PROVIDED MATERIAL >>
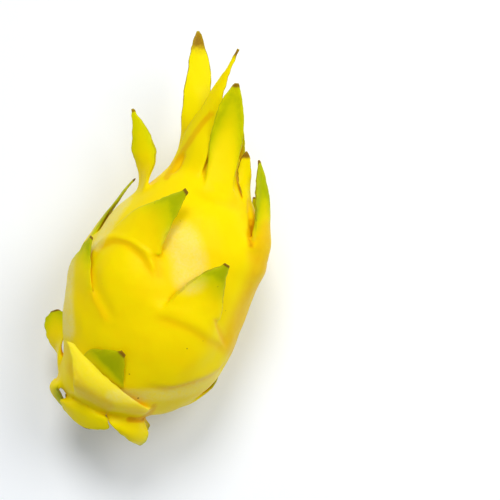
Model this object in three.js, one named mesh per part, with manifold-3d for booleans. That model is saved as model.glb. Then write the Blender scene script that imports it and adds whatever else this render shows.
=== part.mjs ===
// A whole yellow dragon fruit, picked and lying on its side, in millimetres.
// +Y runs along the fruit from the stem end to the crown, +Z is up, and the origin is the middle
// of the small flat spot that it lies on. A place on the fruit is given by its turn in degrees
// round the long axis (0 on top, 90 on the +X side, 180 underneath), its distance along the axis,
// and where needed its radius from the axis.
import * as THREE from "three";
import { mergeVertices } from "three/addons/utils/BufferGeometryUtils.js";
import Module from "manifold-3d";

// Driving dimensions
const AXIS_HEIGHT = 40.4; // from the surface it lies on up to the long axis
const COLUMNS = 48; // faces round the skin
const ROWS_PER_SPAN = 2; // rows of faces between two points of the outline
const STEP = 0.25; // half the height of the step that a scale grows from, in rows
const RESTS_AT = [-3, 1]; // middle of the flat spot, measured from the fruit's own axis

// The skin's outline from the stem scar over the belly to the crown's rim, then down into the
// hollow where the flower sat: distance along the axis, radius. STEM_EDGE and CROWN_RIM are the
// points of it between which the scales grow.
const OUTLINE = [
  [-55, 0.01],
  [-55.5, 7],
  [-59.5, 10.5],
  [-59.5, 17],
  [-54.5, 25],
  [-46, 31],
  [-36.5, 35.4],
  [-27, 38.4],
  [-17, 40.2],
  [-7, 41],
  [3, 40.8],
  [13, 39],
  [22.5, 37.4],
  [31.5, 34.2],
  [40, 29.4],
  [47.5, 23.4],
  [55, 18],
  [63, 14.8],
  [70, 13],
  [75.5, 10.6],
  [74.5, 7.4],
  [66, 6],
  [61, 0.01],
];
const STEM_EDGE = 3;
const CROWN_RIM = 19;

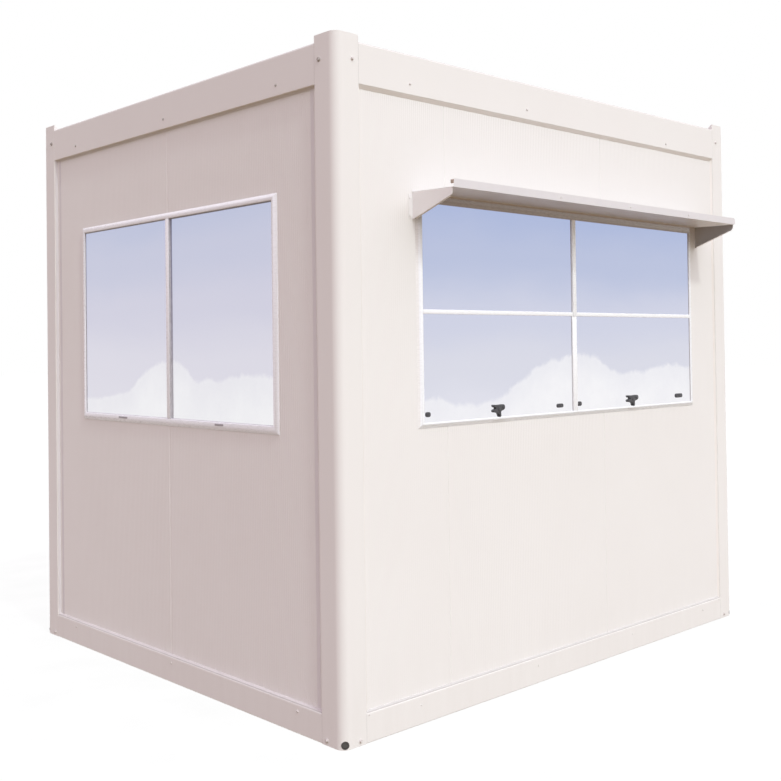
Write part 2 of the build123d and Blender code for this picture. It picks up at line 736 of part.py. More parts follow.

TASK DESCRIPTION >>
Extract the full listing above without altering anything.

REPLY >>
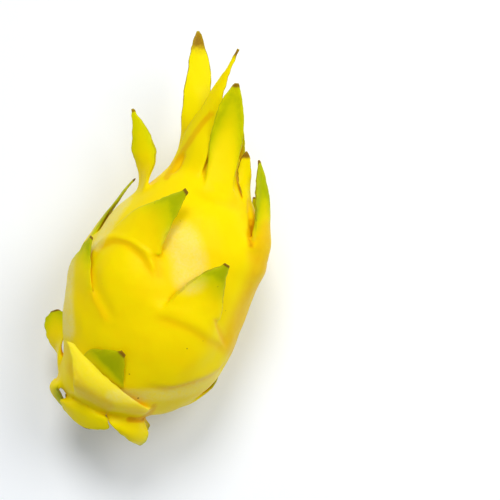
Model this object in three.js, one named mesh per part, with manifold-3d for booleans. That model is saved as model.glb. Then write the Blender scene script that imports it and adds whatever else this render shows.
=== part.mjs ===
// A whole yellow dragon fruit, picked and lying on its side, in millimetres.
// +Y runs along the fruit from the stem end to the crown, +Z is up, and the origin is the middle
// of the small flat spot that it lies on. A place on the fruit is given by its turn in degrees
// round the long axis (0 on top, 90 on the +X side, 180 underneath), its distance along the axis,
// and where needed its radius from the axis.
import * as THREE from "three";
import { mergeVertices } from "three/addons/utils/BufferGeometryUtils.js";
import Module from "manifold-3d";

// Driving dimensions
const AXIS_HEIGHT = 40.4; // from the surface it lies on up to the long axis
const COLUMNS = 48; // faces round the skin
const ROWS_PER_SPAN = 2; // rows of faces between two points of the outline
const STEP = 0.25; // half the height of the step that a scale grows from, in rows
const RESTS_AT = [-3, 1]; // middle of the flat spot, measured from the fruit's own axis

// The skin's outline from the stem scar over the belly to the crown's rim, then down into the
// hollow where the flower sat: distance along the axis, radius. STEM_EDGE and CROWN_RIM are the
// points of it between which the scales grow.
const OUTLINE = [
  [-55, 0.01],
  [-55.5, 7],
  [-59.5, 10.5],
  [-59.5, 17],
  [-54.5, 25],
  [-46, 31],
  [-36.5, 35.4],
  [-27, 38.4],
  [-17, 40.2],
  [-7, 41],
  [3, 40.8],
  [13, 39],
  [22.5, 37.4],
  [31.5, 34.2],
  [40, 29.4],
  [47.5, 23.4],
  [55, 18],
  [63, 14.8],
  [70, 13],
  [75.5, 10.6],
  [74.5, 7.4],
  [66, 6],
  [61, 0.01],
];
const STEM_EDGE = 3;
const CROWN_RIM = 19;

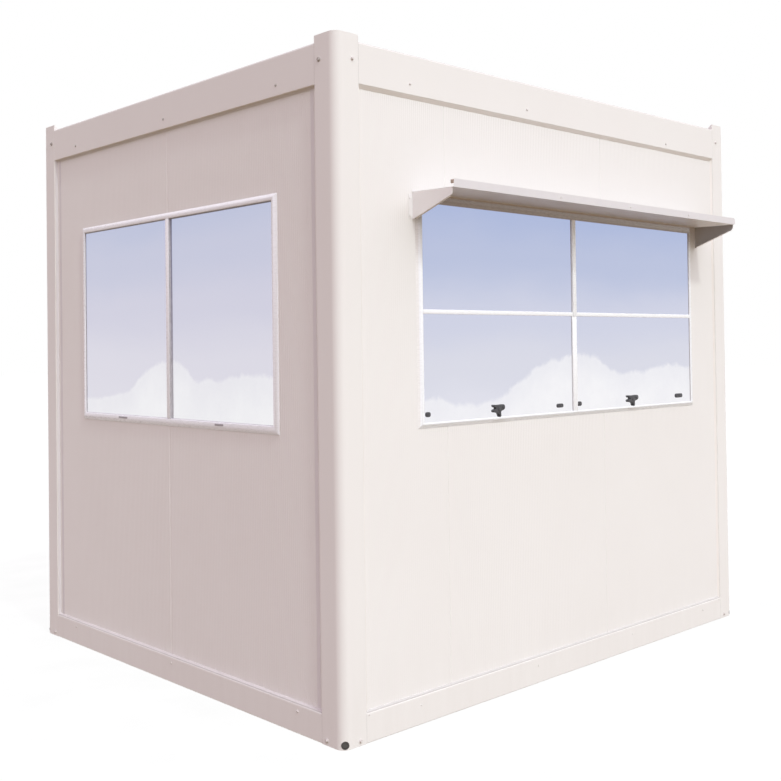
Write part 2 of the build123d and Blender code for this picture. It picks up at line 736 of part.py. More parts follow.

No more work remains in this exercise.